Manueline architecture? Done. Check out the church Conceição Velha near Praça do Comércio, one of the few buildings that survived the earthquake, almost intact.

Viewpoints? Several. My favorite view is from the top of the Rua Augusta arch because I like to see the contrast between Chiado (on the left), Baixa (in the middle), and Alfama (on the right). Santa Justa is also a popular one, although I’d skip the elevator ride altogether and just walk up to Largo do Carmo.

Monuments? Most of the squares were used for monuments and as landmarks. Beyond that, the Carmo Convent ruins are probably one of the most famous (and most photographed) churches in Lisbon. Just don’t fall for the fairytale that they were kept like that as a reminder of the Great Earthquake devastation. There’s more to that story.

Roman archeological findings? Yes, you can also see them here. If there was an upside to the natural disaster of 1755, it was definitely the archeological findings during the city rebuilding. Once to twice a year, you can visit the underground Roman galleries at Rua da Conceição. Much later, during construction work at a bank in the mid-1990s, they found more archeological remains which you can now visit at the Núcleo Arqueológico da Rua dos Correeiros (NARC).

Baixa and Chiado are also the home of dozens of historic shops of Lisbon, still in business. Take a look at their official website to find them all.

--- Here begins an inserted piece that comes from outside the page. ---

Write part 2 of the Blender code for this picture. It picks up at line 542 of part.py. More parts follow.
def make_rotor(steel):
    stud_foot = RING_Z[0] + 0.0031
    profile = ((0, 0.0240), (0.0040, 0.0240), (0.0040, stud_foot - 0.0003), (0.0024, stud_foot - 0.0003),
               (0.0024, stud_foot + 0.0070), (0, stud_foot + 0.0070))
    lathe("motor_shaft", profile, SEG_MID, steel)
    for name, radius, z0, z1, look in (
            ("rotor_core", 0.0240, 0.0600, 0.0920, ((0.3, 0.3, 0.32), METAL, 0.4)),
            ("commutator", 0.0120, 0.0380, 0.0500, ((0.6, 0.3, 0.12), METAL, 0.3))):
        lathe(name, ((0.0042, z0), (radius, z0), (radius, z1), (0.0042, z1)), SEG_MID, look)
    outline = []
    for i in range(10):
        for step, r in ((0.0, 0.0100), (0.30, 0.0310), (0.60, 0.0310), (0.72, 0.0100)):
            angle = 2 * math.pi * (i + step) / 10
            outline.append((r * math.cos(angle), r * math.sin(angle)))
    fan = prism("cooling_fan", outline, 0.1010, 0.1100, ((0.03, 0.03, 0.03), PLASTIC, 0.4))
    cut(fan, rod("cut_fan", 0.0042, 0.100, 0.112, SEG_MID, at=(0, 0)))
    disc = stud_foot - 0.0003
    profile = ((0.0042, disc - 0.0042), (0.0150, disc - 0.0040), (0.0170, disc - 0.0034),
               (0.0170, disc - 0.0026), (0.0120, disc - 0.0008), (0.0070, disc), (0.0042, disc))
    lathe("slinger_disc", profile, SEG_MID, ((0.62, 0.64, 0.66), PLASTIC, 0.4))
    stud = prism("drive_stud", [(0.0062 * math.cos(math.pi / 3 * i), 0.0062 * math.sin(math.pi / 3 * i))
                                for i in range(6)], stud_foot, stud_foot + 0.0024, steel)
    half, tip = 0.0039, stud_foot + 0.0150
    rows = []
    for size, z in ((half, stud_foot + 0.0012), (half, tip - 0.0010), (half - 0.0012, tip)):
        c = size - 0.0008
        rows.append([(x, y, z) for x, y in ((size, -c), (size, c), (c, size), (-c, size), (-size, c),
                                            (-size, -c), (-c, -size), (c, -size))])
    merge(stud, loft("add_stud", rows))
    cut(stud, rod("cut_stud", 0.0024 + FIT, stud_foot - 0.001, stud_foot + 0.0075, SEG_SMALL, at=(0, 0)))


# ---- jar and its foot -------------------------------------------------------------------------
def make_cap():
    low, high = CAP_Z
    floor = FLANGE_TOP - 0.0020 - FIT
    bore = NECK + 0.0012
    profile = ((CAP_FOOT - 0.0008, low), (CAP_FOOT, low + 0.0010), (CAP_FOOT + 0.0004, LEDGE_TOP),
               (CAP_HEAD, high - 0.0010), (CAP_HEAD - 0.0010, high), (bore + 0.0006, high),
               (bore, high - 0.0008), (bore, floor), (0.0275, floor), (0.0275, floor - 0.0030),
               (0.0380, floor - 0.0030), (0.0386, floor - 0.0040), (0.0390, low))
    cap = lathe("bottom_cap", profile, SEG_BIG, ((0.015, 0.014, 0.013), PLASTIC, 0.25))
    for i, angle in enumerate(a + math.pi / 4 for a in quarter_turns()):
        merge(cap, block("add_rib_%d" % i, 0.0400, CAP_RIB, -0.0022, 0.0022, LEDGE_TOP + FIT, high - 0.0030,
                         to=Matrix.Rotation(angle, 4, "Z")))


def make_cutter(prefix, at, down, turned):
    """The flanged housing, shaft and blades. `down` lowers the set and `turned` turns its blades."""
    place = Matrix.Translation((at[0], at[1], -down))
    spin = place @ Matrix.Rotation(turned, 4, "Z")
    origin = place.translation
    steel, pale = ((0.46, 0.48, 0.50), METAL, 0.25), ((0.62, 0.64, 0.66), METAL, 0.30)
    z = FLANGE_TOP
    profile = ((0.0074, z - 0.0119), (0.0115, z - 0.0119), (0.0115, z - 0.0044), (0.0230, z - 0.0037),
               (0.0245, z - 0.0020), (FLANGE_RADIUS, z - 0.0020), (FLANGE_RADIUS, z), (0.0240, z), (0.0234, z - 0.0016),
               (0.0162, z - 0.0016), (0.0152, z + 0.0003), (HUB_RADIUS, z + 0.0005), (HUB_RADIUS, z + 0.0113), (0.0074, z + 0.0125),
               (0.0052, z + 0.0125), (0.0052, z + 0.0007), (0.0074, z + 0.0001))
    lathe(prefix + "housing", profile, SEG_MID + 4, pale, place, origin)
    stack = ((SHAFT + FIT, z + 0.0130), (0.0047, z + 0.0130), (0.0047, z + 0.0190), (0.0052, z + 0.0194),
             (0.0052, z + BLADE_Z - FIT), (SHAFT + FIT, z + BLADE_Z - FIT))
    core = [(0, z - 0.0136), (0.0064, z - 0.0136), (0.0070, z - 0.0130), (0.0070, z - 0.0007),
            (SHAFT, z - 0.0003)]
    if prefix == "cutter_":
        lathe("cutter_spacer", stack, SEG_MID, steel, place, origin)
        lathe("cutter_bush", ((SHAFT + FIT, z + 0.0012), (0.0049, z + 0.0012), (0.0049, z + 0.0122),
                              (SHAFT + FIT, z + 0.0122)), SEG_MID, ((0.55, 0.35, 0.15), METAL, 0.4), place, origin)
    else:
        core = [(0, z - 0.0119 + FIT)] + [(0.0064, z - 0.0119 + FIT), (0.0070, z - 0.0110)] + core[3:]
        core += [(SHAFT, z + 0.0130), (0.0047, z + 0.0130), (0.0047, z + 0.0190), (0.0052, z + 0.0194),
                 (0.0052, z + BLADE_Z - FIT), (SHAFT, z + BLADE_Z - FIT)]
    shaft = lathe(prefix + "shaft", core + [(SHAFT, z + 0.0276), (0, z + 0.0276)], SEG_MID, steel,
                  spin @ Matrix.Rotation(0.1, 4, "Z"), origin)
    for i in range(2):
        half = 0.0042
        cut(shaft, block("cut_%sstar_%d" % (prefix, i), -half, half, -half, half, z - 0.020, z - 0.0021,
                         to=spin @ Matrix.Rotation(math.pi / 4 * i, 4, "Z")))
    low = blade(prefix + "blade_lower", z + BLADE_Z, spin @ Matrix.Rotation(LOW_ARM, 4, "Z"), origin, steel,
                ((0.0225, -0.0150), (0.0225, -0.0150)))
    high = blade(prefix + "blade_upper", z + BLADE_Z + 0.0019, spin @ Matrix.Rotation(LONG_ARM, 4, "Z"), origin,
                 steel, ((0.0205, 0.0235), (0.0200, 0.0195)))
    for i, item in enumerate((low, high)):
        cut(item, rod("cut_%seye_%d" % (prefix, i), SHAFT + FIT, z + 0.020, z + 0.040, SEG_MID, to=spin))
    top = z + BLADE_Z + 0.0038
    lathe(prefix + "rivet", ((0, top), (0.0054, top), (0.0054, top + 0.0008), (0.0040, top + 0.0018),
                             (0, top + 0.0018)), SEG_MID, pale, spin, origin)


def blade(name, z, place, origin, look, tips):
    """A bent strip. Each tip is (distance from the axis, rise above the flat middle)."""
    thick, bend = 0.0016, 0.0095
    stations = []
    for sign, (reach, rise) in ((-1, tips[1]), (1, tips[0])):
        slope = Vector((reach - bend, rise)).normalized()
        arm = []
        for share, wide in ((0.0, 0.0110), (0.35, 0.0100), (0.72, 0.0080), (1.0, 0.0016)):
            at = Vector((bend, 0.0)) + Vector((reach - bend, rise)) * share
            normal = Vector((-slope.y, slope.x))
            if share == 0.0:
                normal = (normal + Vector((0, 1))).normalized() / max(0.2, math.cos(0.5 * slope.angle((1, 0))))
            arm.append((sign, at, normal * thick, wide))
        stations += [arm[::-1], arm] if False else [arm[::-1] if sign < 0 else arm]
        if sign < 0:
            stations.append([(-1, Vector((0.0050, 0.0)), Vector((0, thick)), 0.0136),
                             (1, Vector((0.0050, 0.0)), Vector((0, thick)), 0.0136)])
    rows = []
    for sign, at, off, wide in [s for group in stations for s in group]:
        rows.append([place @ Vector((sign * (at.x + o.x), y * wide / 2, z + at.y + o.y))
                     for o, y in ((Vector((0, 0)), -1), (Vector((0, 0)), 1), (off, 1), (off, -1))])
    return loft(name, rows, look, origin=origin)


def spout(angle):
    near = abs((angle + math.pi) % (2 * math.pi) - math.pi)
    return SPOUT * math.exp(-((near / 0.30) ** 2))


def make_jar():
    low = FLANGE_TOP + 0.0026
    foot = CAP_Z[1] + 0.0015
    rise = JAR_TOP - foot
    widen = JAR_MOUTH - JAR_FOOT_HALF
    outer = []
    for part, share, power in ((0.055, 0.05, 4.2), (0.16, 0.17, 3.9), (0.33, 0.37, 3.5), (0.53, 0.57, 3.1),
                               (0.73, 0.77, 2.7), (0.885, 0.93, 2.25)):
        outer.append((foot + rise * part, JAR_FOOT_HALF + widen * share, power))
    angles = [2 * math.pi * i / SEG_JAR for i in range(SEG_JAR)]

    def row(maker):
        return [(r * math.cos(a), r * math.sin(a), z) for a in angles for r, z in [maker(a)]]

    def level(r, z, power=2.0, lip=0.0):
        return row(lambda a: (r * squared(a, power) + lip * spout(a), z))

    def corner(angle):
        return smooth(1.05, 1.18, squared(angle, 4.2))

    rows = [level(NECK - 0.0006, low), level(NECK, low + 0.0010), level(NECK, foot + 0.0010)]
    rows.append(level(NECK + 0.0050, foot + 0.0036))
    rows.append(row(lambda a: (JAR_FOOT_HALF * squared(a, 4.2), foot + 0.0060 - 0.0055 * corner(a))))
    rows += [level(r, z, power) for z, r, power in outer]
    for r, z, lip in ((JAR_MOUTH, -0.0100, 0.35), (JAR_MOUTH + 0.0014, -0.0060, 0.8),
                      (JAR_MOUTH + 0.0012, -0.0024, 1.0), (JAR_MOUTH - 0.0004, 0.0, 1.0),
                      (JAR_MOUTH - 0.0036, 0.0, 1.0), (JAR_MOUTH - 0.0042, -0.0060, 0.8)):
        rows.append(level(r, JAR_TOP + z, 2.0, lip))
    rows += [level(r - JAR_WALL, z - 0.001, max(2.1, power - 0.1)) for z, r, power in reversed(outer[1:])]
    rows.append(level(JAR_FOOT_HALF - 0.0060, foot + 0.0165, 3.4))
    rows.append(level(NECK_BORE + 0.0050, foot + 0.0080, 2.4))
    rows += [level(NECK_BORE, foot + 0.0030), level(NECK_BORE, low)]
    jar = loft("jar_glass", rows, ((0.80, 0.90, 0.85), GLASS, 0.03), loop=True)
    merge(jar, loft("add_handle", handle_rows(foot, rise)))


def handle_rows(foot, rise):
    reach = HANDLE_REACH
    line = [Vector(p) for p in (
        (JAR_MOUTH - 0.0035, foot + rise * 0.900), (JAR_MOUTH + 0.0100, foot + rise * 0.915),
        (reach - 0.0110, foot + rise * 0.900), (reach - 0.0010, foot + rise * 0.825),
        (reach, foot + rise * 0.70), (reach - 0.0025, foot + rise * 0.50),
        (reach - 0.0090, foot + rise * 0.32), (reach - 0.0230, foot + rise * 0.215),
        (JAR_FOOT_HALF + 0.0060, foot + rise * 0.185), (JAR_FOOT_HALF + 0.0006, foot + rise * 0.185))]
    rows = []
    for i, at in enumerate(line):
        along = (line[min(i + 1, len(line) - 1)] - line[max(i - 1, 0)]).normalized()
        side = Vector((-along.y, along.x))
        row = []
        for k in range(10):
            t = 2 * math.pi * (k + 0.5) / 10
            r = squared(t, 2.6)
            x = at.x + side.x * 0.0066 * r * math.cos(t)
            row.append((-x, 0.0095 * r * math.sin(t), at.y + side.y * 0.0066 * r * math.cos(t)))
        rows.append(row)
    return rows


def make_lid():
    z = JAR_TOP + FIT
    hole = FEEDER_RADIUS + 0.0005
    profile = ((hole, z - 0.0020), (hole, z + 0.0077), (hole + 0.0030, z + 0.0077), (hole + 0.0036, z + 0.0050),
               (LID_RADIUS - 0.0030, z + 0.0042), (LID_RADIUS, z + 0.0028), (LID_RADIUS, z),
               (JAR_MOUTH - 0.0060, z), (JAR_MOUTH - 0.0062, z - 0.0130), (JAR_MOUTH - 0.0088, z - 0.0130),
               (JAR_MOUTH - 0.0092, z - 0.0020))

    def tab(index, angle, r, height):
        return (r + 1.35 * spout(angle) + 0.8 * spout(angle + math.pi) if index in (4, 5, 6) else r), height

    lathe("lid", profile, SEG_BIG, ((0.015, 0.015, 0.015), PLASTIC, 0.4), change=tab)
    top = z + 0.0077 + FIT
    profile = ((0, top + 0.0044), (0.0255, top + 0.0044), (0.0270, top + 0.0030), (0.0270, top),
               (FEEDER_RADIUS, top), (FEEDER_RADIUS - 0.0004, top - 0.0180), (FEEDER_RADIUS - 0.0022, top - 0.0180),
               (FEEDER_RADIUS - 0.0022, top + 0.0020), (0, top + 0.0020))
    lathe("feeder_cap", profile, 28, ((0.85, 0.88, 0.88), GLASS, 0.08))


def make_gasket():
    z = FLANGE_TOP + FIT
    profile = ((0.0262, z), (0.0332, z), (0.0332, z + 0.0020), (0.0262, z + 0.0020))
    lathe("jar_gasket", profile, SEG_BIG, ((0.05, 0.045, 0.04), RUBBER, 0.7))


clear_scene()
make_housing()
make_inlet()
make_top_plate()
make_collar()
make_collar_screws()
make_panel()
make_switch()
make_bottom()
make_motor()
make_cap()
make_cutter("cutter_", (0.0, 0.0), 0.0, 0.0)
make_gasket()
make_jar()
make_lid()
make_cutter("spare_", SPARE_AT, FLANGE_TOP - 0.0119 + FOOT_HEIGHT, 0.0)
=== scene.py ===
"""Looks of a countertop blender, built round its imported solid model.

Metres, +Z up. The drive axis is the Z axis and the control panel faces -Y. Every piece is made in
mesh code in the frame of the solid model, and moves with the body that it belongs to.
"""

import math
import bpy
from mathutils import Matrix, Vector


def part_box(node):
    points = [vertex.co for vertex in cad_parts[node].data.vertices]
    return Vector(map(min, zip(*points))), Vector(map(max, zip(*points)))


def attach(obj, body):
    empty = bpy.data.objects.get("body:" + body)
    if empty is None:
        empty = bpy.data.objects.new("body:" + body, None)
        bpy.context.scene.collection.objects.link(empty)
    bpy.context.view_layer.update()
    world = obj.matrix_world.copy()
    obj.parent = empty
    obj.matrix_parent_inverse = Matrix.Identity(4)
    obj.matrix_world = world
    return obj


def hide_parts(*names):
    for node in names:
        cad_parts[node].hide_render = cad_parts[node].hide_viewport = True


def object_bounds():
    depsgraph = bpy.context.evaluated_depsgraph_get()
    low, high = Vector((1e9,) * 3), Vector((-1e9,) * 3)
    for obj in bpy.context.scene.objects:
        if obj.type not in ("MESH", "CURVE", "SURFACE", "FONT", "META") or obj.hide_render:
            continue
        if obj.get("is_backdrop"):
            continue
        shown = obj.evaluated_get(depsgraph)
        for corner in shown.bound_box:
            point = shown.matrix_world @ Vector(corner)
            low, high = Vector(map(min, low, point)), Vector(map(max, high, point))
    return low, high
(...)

Statue of Fernando Pessoa outside Brasileira Café in Chiado, Lisbon

Eating and drinking in Baixa Chiado

Baixa and Chiado aren’t residential areas so most of the buildings are government offices, banks, shops, hotels and hostels, restaurants, and cafés. Before Lisbon became a popular city break destination, nothing much happened in the city’s downtown after 11 p.m. (and sometimes long before that) except on New Year’s Eve where locals gather at Praça do Comércio for free live music concerts and fireworks.

The high concentration of places to eat in Baixa Chiado means you will most likely find all sorts of restaurants, including vegan and vegetarian options, but you will also find plenty of them that exist solely for the purpose of scamming tourists. Just keep an eye open for those in busy streets (Augusta, Portas de Santo Antão) with waiters outside trying to convince you to come in.

I’ve mentioned some of the restaurants in this area with good Portuguese food in another post and I have also listed some of my favorite cafés for pastries and coffee that includes some places downtown.

Take all recommendations (even mine) with a grain of salt because, in the end, it’s up to you where you want to eat and drink. Portuguese publications like Time Out Lisbon and NiT (New in Town) usually have decent recommendations. If you feel like a more in-your-pocket solution, download the free mobile app Zomato – we use it frequently.